• OBJECTIVE: Copy exactly the lines from the one containing "Write the OpenSCAD" to the one containing "top_rail_drop = 19; // [15:1:40]", both lines included, and nothing else.

CAD and scene scripts
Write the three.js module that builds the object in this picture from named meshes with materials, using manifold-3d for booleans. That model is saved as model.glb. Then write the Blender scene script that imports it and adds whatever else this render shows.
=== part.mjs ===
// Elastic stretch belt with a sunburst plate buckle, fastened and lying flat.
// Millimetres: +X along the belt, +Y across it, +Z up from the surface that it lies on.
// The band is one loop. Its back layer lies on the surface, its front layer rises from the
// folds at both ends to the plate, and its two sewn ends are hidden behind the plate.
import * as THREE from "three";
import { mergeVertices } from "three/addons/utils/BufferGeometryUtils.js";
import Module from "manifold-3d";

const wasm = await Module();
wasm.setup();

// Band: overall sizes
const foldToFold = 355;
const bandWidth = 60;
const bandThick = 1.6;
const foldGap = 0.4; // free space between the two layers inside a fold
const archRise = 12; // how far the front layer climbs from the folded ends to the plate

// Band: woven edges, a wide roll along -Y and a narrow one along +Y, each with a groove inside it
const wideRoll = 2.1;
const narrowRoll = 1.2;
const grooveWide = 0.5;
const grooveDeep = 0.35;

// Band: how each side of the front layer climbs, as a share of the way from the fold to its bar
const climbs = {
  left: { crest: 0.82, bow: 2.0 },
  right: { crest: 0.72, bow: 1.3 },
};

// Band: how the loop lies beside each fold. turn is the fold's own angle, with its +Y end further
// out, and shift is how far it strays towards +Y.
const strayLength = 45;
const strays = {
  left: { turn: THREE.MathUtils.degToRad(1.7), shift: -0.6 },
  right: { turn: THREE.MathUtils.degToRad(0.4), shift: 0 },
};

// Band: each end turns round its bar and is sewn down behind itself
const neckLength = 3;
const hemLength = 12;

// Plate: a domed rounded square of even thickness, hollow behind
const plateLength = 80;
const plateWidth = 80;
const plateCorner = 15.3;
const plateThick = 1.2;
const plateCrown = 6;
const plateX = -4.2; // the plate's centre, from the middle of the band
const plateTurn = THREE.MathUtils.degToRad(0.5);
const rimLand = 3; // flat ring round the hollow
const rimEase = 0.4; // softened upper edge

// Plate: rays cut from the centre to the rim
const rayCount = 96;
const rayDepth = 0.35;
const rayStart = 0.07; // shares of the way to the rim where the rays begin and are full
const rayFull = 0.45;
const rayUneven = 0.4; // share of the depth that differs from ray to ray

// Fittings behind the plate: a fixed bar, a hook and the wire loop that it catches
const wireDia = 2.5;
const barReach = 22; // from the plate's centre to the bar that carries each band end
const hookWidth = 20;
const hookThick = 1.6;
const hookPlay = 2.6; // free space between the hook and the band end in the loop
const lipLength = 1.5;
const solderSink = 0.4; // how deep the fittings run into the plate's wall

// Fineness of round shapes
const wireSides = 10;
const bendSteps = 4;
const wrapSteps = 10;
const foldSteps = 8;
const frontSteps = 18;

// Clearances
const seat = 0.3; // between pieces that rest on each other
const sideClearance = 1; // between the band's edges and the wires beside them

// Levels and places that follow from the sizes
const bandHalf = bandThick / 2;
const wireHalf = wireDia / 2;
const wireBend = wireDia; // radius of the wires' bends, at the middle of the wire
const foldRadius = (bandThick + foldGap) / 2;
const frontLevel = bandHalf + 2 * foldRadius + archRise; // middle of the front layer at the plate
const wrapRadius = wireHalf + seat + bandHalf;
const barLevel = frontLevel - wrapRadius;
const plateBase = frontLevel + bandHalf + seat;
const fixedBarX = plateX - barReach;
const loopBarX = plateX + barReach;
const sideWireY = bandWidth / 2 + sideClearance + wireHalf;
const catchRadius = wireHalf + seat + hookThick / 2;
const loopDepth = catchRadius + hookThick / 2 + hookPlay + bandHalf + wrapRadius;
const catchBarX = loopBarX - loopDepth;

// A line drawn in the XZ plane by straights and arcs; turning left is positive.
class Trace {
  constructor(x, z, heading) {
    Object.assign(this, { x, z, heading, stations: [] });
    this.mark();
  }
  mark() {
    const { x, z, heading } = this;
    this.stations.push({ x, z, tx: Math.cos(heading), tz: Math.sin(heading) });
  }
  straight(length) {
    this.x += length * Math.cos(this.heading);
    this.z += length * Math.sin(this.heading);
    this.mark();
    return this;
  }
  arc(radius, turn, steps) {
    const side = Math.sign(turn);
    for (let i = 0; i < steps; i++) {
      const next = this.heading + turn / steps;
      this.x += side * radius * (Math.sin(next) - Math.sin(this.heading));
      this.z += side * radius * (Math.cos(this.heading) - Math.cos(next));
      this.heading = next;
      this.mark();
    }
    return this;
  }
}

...

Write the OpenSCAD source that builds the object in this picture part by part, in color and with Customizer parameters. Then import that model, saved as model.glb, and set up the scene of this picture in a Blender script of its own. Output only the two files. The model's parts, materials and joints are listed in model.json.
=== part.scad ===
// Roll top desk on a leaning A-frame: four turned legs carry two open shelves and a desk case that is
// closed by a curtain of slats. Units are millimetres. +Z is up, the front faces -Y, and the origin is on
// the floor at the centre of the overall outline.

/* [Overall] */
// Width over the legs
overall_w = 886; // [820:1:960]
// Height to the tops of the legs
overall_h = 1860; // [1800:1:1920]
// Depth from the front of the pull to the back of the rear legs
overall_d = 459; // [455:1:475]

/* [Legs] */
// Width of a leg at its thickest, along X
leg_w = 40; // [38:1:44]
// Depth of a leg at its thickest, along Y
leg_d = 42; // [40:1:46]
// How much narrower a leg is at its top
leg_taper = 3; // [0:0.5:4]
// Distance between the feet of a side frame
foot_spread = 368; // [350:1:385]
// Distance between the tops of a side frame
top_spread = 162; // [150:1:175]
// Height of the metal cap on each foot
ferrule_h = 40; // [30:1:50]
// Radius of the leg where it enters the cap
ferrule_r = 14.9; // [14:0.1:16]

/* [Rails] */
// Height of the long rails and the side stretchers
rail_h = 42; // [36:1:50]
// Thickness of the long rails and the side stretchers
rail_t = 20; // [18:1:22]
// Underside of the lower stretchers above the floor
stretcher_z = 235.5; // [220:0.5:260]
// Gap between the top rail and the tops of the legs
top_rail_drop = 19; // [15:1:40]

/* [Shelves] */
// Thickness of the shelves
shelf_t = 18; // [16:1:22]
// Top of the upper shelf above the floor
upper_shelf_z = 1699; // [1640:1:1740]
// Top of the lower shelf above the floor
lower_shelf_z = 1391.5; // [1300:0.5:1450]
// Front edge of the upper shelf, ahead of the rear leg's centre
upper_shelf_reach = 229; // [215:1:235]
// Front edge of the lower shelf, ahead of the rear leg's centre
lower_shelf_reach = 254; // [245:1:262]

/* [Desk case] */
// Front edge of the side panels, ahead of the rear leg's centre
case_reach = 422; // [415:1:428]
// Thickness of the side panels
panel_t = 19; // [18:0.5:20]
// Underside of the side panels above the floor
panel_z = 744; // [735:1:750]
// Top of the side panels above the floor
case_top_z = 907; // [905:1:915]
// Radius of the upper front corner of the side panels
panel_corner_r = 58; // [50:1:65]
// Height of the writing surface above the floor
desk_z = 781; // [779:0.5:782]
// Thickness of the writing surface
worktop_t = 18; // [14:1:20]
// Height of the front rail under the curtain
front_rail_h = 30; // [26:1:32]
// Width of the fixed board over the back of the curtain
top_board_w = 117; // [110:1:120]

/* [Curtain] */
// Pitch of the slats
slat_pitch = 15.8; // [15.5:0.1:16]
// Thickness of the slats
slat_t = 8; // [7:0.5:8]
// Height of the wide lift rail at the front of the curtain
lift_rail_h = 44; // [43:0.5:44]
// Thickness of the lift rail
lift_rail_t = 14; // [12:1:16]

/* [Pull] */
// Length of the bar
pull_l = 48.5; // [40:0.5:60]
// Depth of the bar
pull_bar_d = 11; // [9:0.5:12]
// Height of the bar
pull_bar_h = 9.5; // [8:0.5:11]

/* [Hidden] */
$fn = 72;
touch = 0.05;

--

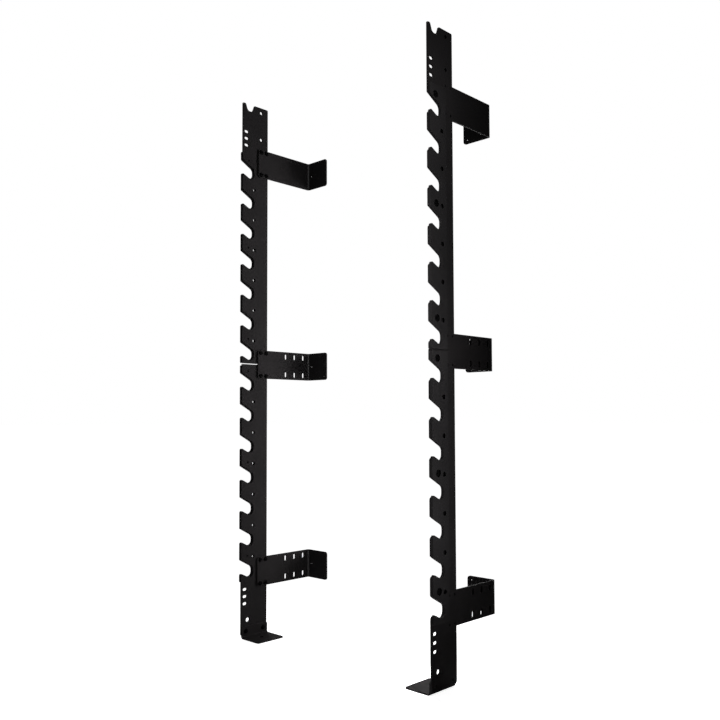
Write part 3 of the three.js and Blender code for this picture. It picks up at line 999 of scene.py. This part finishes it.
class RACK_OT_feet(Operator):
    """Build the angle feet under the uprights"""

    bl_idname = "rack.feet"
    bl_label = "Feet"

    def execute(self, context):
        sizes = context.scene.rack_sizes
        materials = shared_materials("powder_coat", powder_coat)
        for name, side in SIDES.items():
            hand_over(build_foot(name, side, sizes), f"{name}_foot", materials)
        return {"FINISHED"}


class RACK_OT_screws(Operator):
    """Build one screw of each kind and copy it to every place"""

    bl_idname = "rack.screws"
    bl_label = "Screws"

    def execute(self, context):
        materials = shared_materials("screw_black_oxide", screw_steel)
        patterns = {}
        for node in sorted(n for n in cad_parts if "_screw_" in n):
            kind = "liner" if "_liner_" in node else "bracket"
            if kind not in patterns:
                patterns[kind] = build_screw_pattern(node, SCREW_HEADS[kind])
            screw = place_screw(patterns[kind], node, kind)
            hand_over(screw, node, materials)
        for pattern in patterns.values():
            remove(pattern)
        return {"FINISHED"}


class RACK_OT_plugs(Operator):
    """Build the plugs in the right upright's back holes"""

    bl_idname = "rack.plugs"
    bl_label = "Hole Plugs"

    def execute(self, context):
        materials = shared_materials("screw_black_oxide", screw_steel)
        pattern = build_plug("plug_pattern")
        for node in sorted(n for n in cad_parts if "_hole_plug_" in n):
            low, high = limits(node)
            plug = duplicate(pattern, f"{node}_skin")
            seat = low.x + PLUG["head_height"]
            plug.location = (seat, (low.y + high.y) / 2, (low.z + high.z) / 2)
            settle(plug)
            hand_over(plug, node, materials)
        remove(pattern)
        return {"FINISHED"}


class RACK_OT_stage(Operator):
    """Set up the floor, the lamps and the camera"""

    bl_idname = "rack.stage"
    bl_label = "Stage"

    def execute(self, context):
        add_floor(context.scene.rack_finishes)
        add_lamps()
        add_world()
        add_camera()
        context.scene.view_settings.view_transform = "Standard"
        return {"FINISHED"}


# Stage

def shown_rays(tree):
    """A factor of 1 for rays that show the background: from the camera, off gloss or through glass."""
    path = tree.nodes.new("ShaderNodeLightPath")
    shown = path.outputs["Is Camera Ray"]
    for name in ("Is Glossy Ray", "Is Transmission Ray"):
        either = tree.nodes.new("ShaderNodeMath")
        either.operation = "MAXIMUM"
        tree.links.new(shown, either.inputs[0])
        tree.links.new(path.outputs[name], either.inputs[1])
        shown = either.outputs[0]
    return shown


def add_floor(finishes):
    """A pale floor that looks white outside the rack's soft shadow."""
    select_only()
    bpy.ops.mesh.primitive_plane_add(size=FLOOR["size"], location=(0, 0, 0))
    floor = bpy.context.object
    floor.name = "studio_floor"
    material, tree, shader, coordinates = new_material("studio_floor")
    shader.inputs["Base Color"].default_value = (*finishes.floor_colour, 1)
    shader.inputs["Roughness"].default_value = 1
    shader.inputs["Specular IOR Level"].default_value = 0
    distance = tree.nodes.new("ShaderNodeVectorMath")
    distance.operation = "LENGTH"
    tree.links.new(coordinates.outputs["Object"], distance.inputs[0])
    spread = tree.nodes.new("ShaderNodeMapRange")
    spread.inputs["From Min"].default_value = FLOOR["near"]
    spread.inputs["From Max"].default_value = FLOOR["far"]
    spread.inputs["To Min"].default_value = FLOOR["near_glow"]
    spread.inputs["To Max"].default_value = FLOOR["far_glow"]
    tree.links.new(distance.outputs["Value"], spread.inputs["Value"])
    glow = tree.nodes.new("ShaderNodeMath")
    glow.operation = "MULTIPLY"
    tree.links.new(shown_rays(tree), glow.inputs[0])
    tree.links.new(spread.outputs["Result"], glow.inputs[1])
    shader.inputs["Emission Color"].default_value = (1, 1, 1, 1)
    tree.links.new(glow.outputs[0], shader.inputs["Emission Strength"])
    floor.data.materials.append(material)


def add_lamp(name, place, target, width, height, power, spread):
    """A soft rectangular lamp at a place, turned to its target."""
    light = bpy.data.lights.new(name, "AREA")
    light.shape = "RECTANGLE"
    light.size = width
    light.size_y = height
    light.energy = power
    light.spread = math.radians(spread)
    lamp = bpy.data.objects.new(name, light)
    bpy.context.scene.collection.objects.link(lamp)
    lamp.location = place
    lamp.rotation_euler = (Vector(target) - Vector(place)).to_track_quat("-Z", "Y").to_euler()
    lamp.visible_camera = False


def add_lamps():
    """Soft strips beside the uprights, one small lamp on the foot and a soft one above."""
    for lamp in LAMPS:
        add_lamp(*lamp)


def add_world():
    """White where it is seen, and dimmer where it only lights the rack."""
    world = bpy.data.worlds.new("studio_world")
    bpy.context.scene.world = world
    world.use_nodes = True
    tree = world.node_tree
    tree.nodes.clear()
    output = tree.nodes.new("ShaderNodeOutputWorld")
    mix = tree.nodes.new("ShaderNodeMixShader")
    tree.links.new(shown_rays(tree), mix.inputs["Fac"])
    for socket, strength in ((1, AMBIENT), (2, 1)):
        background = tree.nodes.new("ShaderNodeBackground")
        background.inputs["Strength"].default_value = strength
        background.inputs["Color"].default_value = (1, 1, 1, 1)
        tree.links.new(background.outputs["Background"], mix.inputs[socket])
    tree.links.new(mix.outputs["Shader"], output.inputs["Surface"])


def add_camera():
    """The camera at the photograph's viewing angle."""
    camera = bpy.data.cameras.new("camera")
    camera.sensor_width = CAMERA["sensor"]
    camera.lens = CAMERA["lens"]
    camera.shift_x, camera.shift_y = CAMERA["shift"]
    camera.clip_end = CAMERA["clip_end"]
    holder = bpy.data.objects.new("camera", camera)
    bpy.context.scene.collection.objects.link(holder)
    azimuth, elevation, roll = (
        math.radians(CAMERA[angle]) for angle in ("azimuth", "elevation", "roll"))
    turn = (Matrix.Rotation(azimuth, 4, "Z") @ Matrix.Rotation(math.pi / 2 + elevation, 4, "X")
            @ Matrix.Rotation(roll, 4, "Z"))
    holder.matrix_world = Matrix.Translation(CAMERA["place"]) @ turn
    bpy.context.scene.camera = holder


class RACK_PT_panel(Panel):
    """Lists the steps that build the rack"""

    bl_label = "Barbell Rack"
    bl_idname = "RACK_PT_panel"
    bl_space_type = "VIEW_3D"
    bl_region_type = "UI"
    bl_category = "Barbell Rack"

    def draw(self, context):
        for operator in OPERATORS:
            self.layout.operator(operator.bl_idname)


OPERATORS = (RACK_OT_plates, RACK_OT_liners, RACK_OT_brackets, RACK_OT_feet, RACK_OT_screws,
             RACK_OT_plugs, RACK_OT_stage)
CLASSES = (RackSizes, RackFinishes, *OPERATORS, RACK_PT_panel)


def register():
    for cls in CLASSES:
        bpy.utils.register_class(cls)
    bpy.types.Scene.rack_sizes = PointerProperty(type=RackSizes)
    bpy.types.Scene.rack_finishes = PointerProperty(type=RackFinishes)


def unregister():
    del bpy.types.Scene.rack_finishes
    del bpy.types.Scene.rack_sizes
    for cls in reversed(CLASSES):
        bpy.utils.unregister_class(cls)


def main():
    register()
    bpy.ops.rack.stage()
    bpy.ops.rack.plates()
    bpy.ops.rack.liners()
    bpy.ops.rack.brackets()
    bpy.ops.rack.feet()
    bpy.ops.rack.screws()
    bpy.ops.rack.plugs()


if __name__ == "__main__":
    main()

• SOLUTION TO THE PROBLEM:
Write the OpenSCAD source that builds the object in this picture part by part, in color and with Customizer parameters. Then import that model, saved as model.glb, and set up the scene of this picture in a Blender script of its own. Output only the two files. The model's parts, materials and joints are listed in model.json.
=== part.scad ===
// Roll top desk on a leaning A-frame: four turned legs carry two open shelves and a desk case that is
// closed by a curtain of slats. Units are millimetres. +Z is up, the front faces -Y, and the origin is on
// the floor at the centre of the overall outline.

/* [Overall] */
// Width over the legs
overall_w = 886; // [820:1:960]
// Height to the tops of the legs
overall_h = 1860; // [1800:1:1920]
// Depth from the front of the pull to the back of the rear legs
overall_d = 459; // [455:1:475]

/* [Legs] */
// Width of a leg at its thickest, along X
leg_w = 40; // [38:1:44]
// Depth of a leg at its thickest, along Y
leg_d = 42; // [40:1:46]
// How much narrower a leg is at its top
leg_taper = 3; // [0:0.5:4]
// Distance between the feet of a side frame
foot_spread = 368; // [350:1:385]
// Distance between the tops of a side frame
top_spread = 162; // [150:1:175]
// Height of the metal cap on each foot
ferrule_h = 40; // [30:1:50]
// Radius of the leg where it enters the cap
ferrule_r = 14.9; // [14:0.1:16]

/* [Rails] */
// Height of the long rails and the side stretchers
rail_h = 42; // [36:1:50]
// Thickness of the long rails and the side stretchers
rail_t = 20; // [18:1:22]
// Underside of the lower stretchers above the floor
stretcher_z = 235.5; // [220:0.5:260]
// Gap between the top rail and the tops of the legs
top_rail_drop = 19; // [15:1:40]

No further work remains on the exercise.